THE TASK: Only the lines from the line that has "roughen(crystal)" through the line that has "cAxis = Vector((0.37, 0.81, 0.45)).normalized()" should be reproduced, exactly and with both ends kept.

* BEGIN RECORDED INFORMATION *

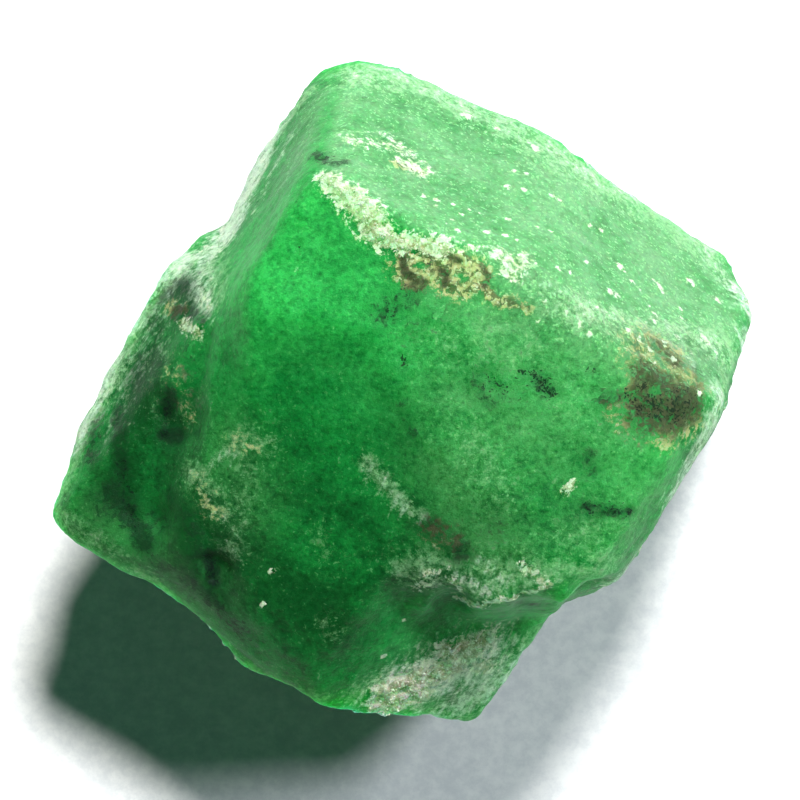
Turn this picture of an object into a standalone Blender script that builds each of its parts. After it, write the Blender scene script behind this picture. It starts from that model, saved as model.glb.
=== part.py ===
"""A raw emerald crystal: a stub of a six-sided prism with a second, parallel crystal grown on its left.

The crystal lies on a broken underside. Its basal face looks away to the back right, three worn faces look
up, the second crystal stands out to the left, and the front right corner is broken off below a ledge.

Lengths are in millimetres until the last step, which turns the finished mesh into metres.
X runs right, Y back and Z up, and the origin is the middle of the bounding box, at the resting face.
"""

from math import cos, exp, radians, sin

import bmesh
import bpy
from mathutils import Matrix, Vector, noise

METRES_PER_MM = 0.001
ROUGH_BLOCK = 40.0  # side of the cube that every block is cut from
WEAR_ALLOWANCE = 0.10  # the faces start this far out, because wear takes the edges between them down

# Each face: azimuth of its normal (0 is right, 90 is back), rise of its normal above level, a point on it.
MAIN_CRYSTAL = {
    "basal": (64.2, 28.2, (-0.23, 2.63, 8.0)),
    "basal_end": (47, 25, (4.84, 2.36, 2.6)),
    "basal_right": (33, 21, (6.30, 1.80, 4.4)),
    "peak": (80, 16, (-0.40, 5.46, 3.6)),
    "peak_left": (118, 12, (-1.28, 5.34, 4.0)),
    "top": (-45, 80, (-0.23, 2.63, 8.0)),
    "top_middle": (161, 83, (-0.23, 2.63, 7.85)),
    "top_left": (150, 66, (-0.23, 2.63, 8.0)),
    "top_front": (236, 64, (-0.27, 0.08, 7.60)),
    "left_upper": (148.5, 14, (-2.35, 3.44, 4.9)),
    "left_lower": (176, 32, (-3.30, -0.50, 6.5)),
    "front_chamfer": (233, 35, (-3.05, -4.10, 4.6)),
    "under_front": (235, -30, (-3.05, -4.10, 4.6)),
    "front_end": (268, 3, (0.0, -5.44, 3.4)),
    "under_end": (262, -50, (0.0, -5.44, 1.7)),
    "right_chamfer": (-31, 22, (5.12, -0.10, 5.9)),
    "right": (-31, -5, (5.12, -0.10, 5.8)),
    "front_right": (-42, 4, (4.27, -2.19, 5.4)),
    "under_right": (-18, -50, (4.60, -1.00, 2.4)),
    "under_back": (70, -44, (2.35, 4.17, 2.9)),
    "under_left": (160, -22, (-3.30, 2.40, 4.4)),
    "resting": (0, -90, (0.0, 0.0, -0.8)),
}
SIDE_CRYSTAL = {
    "top": (205, 72, (-3.40, 0.50, 5.9)),
    "left": (153, 35, (-4.90, 0.54, 4.4)),
    "left_front": (163, 25, (-5.85, -1.27, 4.3)),
    "shoulder": (114, 25, (-3.98, 2.02, 4.6)),
    "back": (84, 10, (-3.15, 2.48, 4.6)),
    "tip": (211, 12, (-5.92, -2.27, 4.3)),
    "front_chamfer": (240, 35, (-4.80, -2.95, 4.5)),
    "under_front": (240, -30, (-4.80, -2.95, 4.5)),
    "under_left": (155, -34, (-4.90, 0.54, 4.2)),
    "under": (170, -68, (-3.0, 0.0, 1.5)),
    "inner": (-20, 0, (-1.0, 0.0, 4.0)),
}

# The broken corner, as the blocks that came away: all but the notch came off the sloping facet.
FACET = (118, -43, (-0.02, -2.71, 6.4))
BROKEN_OFF = {
    "under_ledge": {"facet": FACET, "ledge": (91, -8, (1.50, -3.58, 6.0))},
    "beside_ledge": {
        "facet": FACET,
        "back": (80, -30, (0.0, -3.12, 6.4)),
        "right": (10, -40, (0.28, -3.30, 6.1)),
    },
    "arch_left": {
        "facet": FACET,
        "back": (90, -10, (0.62, -3.24, 6.0)),
        "left": (155, -6, (0.33, -3.42, 6.0)),
        "right": (25, -6, (0.92, -3.42, 6.0)),
    },
    "arch_right": {
        "facet": FACET,
        "back": (88, -10, (2.00, -3.42, 6.0)),
        "left": (150, -6, (1.62, -3.52, 6.0)),
        "right": (30, -6, (2.36, -3.52, 6.0)),
    },
    "notch": {
        "under_ledge": (100, -6, (3.30, -3.12, 5.5)),
        "beside_facet": (150, 4, (1.93, -4.33, 4.5)),
    },
}

# Shell-shaped scoops left by flakes: centre, half-axes, turn about Z.
SCOOPS = {
    "under_left": ((-5.6, 0.2, 1.2), (2.6, 2.6, 2.4), 20),
    "under_left_low": ((-4.6, -3.2, 0.2), (2.2, 1.8, 2.0), -10),
    "under_back": ((2.6, 6.0, 0.2), (3.0, 2.6, 2.6), -25),
    "under_right": ((6.3, -1.0, 1.6), (2.0, 2.2, 2.2), 10),
    "under_front": ((-2.2, -4.4, 0.6), (3.4, 1.5, 2.3), -38),
    "under_front_right": ((3.1, -5.2, 0.9), (1.6, 1.9, 2.1), 0),
}

# Lumps and pits: centre, radius, height along the surface normal (negative sinks in).
LUMPS = {
    "crust_left": ((-1.05, 3.55, 7.3), 0.30, 0.07),
    "crust_middle": ((-0.35, 2.85, 7.9), 0.35, 0.09),
    "crust_right": ((0.75, 2.45, 7.8), 0.40, 0.07),
    "hollow_under_crust": ((0.45, 2.00, 7.9), 0.42, -0.13),
    "hollow_right_of_it": ((1.15, 1.85, 7.9), 0.38, -0.10),
    "rust_hollow": ((4.20, 0.05, 7.2), 0.62, -0.17),
    "rust_hollow_low": ((4.55, -0.45, 7.0), 0.40, -0.10),
    "right_tip": ((5.80, 1.20, 4.9), 0.60, 0.34),
    "notch_corner": ((2.72, -3.40, 5.9), 0.50, -0.26),
    "white_patch": ((1.00, -4.55, 4.15), 0.55, 0.10),
    "white_patch_low": ((0.15, -5.00, 4.15), 0.45, 0.10),
    "lobe_swell": ((-4.00, 0.20, 5.9), 0.45, 0.10),
    "lobe_grain": ((-3.55, 1.25, 6.0), 0.25, 0.09),
    "lobe_hollow": ((-3.85, -0.55, 5.9), 0.40, -0.12),
    "lobe_pit": ((-4.30, -2.10, 5.4), 0.40, -0.12),
    "seam_pit": ((-3.20, -2.95, 5.7), 0.24, -0.16),
    "edge_step_back": ((4.65, 2.85, 3.4), 0.28, -0.14),
    "edge_step_right": ((5.35, 0.10, 5.8), 0.30, -0.12),
    "edge_step_low": ((4.62, -1.45, 5.8), 0.26, -0.12),
    "edge_step_end": ((3.72, -3.05, 5.8), 0.24, -0.10),
}

# Grooves: points along it, width, depth.
GROOVES = {
    "seam": (((-3.35, 1.40, 6.4), (-3.55, -0.20, 6.2), (-3.50, -1.60, 5.9), (-3.15, -3.40, 5.5)), 0.22, 0.12),
    "lobe": (((-4.10, 1.60, 5.5), (-4.75, 0.30, 5.3), (-5.25, -0.80, 5.1)), 0.14, 0.07),
}

# Unevenness: size of the swells, height on the crystal faces, height on the broken underside.
SWELLS = ((3.0, 0.08, 0.80), (1.1, 0.05, 0.34), (0.45, 0.02, 0.08))
BROKEN_TILT = (0.45, 0.05)  # how far a surface faces down where it is fully broken, and where it isn't at all
SEED_SHIFT = Vector((11.3, 4.7, 8.1))

WEAR_GRID, WEAR_ROUNDS = 0.16, 9
FINISH_GRID, FINISH_ROUNDS = 0.11, 2
TRIANGLES = 9400

EMERALD_GREEN = (0.03, 0.36, 0.10, 1.0)


def clear_scene():
    for thing in list(bpy.data.objects):
        bpy.data.objects.remove(thing)


def direction(azimuth, rise):
    level = cos(radians(rise))
    return Vector((level * cos(radians(azimuth)), level * sin(radians(azimuth)), sin(radians(rise))))


def mesh_object(name, bm):
    mesh = bpy.data.meshes.new(name)
    bm.to_mesh(mesh)
    bm.free()
    thing = bpy.data.objects.new(name, mesh)
    bpy.context.scene.collection.objects.link(thing)
    return thing


def cut_away(bm, point, normal):
    """Removes what lies on the normal's side of the plane and closes the cut with one face."""
    everything = bm.verts[:] + bm.edges[:] + bm.faces[:]
    cut = bmesh.ops.bisect_plane(bm, geom=everything, plane_co=point, plane_no=normal, clear_outer=True)
    rim = [part for part in cut["geom_cut"] if isinstance(part, bmesh.types.BMEdge)]
    bmesh.ops.contextual_create(bm, geom=rim)


def block(name, faces, allowance=0.0):
    """The convex block that lies inside all the faces."""
    bm = bmesh.new()
    bmesh.ops.create_cube(bm, size=ROUGH_BLOCK)
    for azimuth, rise, point in faces.values():
        normal = direction(azimuth, rise)
        cut_away(bm, Vector(point) + normal * allowance, normal)
    bmesh.ops.recalc_face_normals(bm, faces=bm.faces[:])
    return mesh_object(name, bm)


def scoop(name, centre, half_axes, turn):
    bm = bmesh.new()
    spin = Matrix.Rotation(radians(turn), 4, "Z")
    place = Matrix.Translation(centre) @ spin @ Matrix.Diagonal((*half_axes, 1.0))
    bmesh.ops.create_icosphere(bm, subdivisions=4, radius=1.0, matrix=place)
    return mesh_object(name, bm)


def hide(thing):
    thing.hide_render = True
    thing.display_type = "WIRE"
    return thing


def add_modifier(thing, kind, **settings):
    modifier = thing.modifiers.new(kind.title(), kind)
    for name, value in settings.items():
        setattr(modifier, name, value)


def regrid(thing, grid, rounds):
    """An even mesh, with its edges worn down."""
    add_modifier(thing, "REMESH", mode="VOXEL", voxel_size=grid)
    add_modifier(thing, "SMOOTH", factor=0.5, iterations=rounds)


def apply_modifiers(thing):
    bpy.context.view_layer.update()
    graph = bpy.context.evaluated_depsgraph_get()
    mesh = bpy.data.meshes.new_from_object(thing.evaluated_get(graph))
    thing.modifiers.clear()
    thing.data = mesh


def bump(distance, radius):
    return exp(-((distance / radius) ** 2))


def distance_to_path(point, path):
    nearest = 1e9
    for start, end in zip(path, path[1:]):
        start, along = Vector(start), Vector(end) - Vector(start)
        share = (point - start).dot(along) / along.length_squared
        foot = start + along * min(max(share, 0.0), 1.0)
        nearest = min(nearest, (point - foot).length)
    return nearest


def unevenness(point, normal):
    broken_at, whole_at = BROKEN_TILT
    broken = min(max((-normal.z - whole_at) / (broken_at - whole_at), 0.0), 1.0)
    height = 0.0
    for size, on_faces, underneath in SWELLS:
        wave = noise.noise((point + SEED_SHIFT) / size)
        height += wave * (on_faces + (underneath - on_faces) * broken)
    for centre, radius, rise in LUMPS.values():
        height += rise * bump((point - Vector(centre)).length, radius)
    for path, width, depth in GROOVES.values():
        height -= depth * bump(distance_to_path(point, path), width)
    return height


def roughen(thing):
    bm = bmesh.new()
    bm.from_mesh(thing.data)
    bm.normal_update()
    moved = [vert.co + vert.normal * unevenness(vert.co, vert.normal) for vert in bm.verts]
    for vert, place in zip(bm.verts, moved):
        vert.co = place
    bm.to_mesh(thing.data)
    bm.free()


def finish(thing):
    """Cuts the flat face the crystal lies on, puts the origin in place and turns millimetres into metres."""
    bm = bmesh.new()
    bm.from_mesh(thing.data)
    cut_away(bm, Vector((0, 0, 0)), Vector((0, 0, -1)))
    xs = [vert.co.x for vert in bm.verts]
    ys = [vert.co.y for vert in bm.verts]
    middle = Vector(((min(xs) + max(xs)) / 2, (min(ys) + max(ys)) / 2, 0.0))
    bm.transform(Matrix.Scale(METRES_PER_MM, 4) @ Matrix.Translation(-middle))
    bm.to_mesh(thing.data)
    bm.free()


def emerald_material():
    material = bpy.data.materials.new("emerald")
    material.use_nodes = True
    shader = material.node_tree.nodes["Principled BSDF"]
    shader.inputs["Base Color"].default_value = EMERALD_GREEN
    shader.inputs["Roughness"].default_value = 0.45
    shader.inputs["IOR"].default_value = 1.58
    return material


def build():
    clear_scene()
    crystal = block("emerald_crystal", MAIN_CRYSTAL, WEAR_ALLOWANCE)
    side = hide(block("side_crystal", SIDE_CRYSTAL, WEAR_ALLOWANCE))
    add_modifier(crystal, "BOOLEAN", operation="UNION", object=side)
    regrid(crystal, WEAR_GRID, WEAR_ROUNDS)
    cutters = [hide(block(name, faces)) for name, faces in BROKEN_OFF.items()]
    cutters += [hide(scoop(name, *shape)) for name, shape in SCOOPS.items()]
    for cutter in cutters:
        add_modifier(crystal, "BOOLEAN", operation="DIFFERENCE", object=cutter)
    regrid(crystal, FINISH_GRID, FINISH_ROUNDS)
    apply_modifiers(crystal)
    roughen(crystal)
    add_modifier(crystal, "DECIMATE", ratio=TRIANGLES / (2 * len(crystal.data.polygons)))
    apply_modifiers(crystal)
    finish(crystal)
    for helper in [side, *cutters]:
        bpy.data.objects.remove(helper)
    crystal.data.materials.append(emerald_material())


build()
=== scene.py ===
from math import cos, radians, sin

import bmesh
import bpy
import numpy as np
from mathutils import Matrix, Vector, noise
from mathutils.bvhtree import BVHTree


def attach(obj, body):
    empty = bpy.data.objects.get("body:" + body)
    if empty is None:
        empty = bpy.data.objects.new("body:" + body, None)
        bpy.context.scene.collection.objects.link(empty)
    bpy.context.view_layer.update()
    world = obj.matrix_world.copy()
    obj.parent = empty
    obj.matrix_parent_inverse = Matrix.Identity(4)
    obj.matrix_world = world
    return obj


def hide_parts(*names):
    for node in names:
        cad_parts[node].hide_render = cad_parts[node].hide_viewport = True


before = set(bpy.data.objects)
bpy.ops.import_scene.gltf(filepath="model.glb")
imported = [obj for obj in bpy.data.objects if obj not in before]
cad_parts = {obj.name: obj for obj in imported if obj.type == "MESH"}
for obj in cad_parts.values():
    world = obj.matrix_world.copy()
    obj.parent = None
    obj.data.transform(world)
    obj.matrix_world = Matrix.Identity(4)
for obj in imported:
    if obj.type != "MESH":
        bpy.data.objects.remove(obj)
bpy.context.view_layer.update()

mm = 0.001
frameWidth = 800  # pixels across the picture, for every place given in pixels below
cAxis = Vector((0.37, 0.81, 0.45)).normalized()  # the way the crystal grew; its grooves run along it


camera = {
    "lens": 300.0,
    "sensor": 36.0,
    "pixelsPerMm": 60.0,
    "sharpHeight": 5.0,  # mm above the floor where that scale holds
    "lookAt": (-0.07, -0.15),  # mm, straight below the lens
    "nearest": 0.005,  # m
    "farthest": 20.0,
}


def addCamera():
    data = bpy.data.cameras.new("camera")
    data.lens = camera["lens"]
    data.sensor_width = camera["sensor"]
    data.clip_start = camera["nearest"]
    data.clip_end = camera["farthest"]
    eye = bpy.data.objects.new("camera", data)
    bpy.context.scene.collection.objects.link(eye)
    widthMm = frameWidth / camera["pixelsPerMm"]
    height = camera["sharpHeight"] + widthMm * camera["lens"] / camera["sensor"]
    eye.location = Vector((*camera["lookAt"], height)) * mm
    bpy.context.scene.camera = eye
    return eye.location / mm


eyeMm = addCamera()
print("camera", tuple(round(v, 2) for v in eyeMm), "mm")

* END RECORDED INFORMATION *

EXERCISE RESPONSE:
    roughen(crystal)
    add_modifier(crystal, "DECIMATE", ratio=TRIANGLES / (2 * len(crystal.data.polygons)))
    apply_modifiers(crystal)
    finish(crystal)
    for helper in [side, *cutters]:
        bpy.data.objects.remove(helper)
    crystal.data.materials.append(emerald_material())


build()
=== scene.py ===
from math import cos, radians, sin

import bmesh
import bpy
import numpy as np
from mathutils import Matrix, Vector, noise
from mathutils.bvhtree import BVHTree


def attach(obj, body):
    empty = bpy.data.objects.get("body:" + body)
    if empty is None:
        empty = bpy.data.objects.new("body:" + body, None)
        bpy.context.scene.collection.objects.link(empty)
    bpy.context.view_layer.update()
    world = obj.matrix_world.copy()
    obj.parent = empty
    obj.matrix_parent_inverse = Matrix.Identity(4)
    obj.matrix_world = world
    return obj


def hide_parts(*names):
    for node in names:
        cad_parts[node].hide_render = cad_parts[node].hide_viewport = True


before = set(bpy.data.objects)
bpy.ops.import_scene.gltf(filepath="model.glb")
imported = [obj for obj in bpy.data.objects if obj not in before]
cad_parts = {obj.name: obj for obj in imported if obj.type == "MESH"}
for obj in cad_parts.values():
    world = obj.matrix_world.copy()
    obj.parent = None
    obj.data.transform(world)
    obj.matrix_world = Matrix.Identity(4)
for obj in imported:
    if obj.type != "MESH":
        bpy.data.objects.remove(obj)
bpy.context.view_layer.update()

mm = 0.001
frameWidth = 800  # pixels across the picture, for every place given in pixels below
cAxis = Vector((0.37, 0.81, 0.45)).normalized()  # the way the crystal grew; its grooves run along it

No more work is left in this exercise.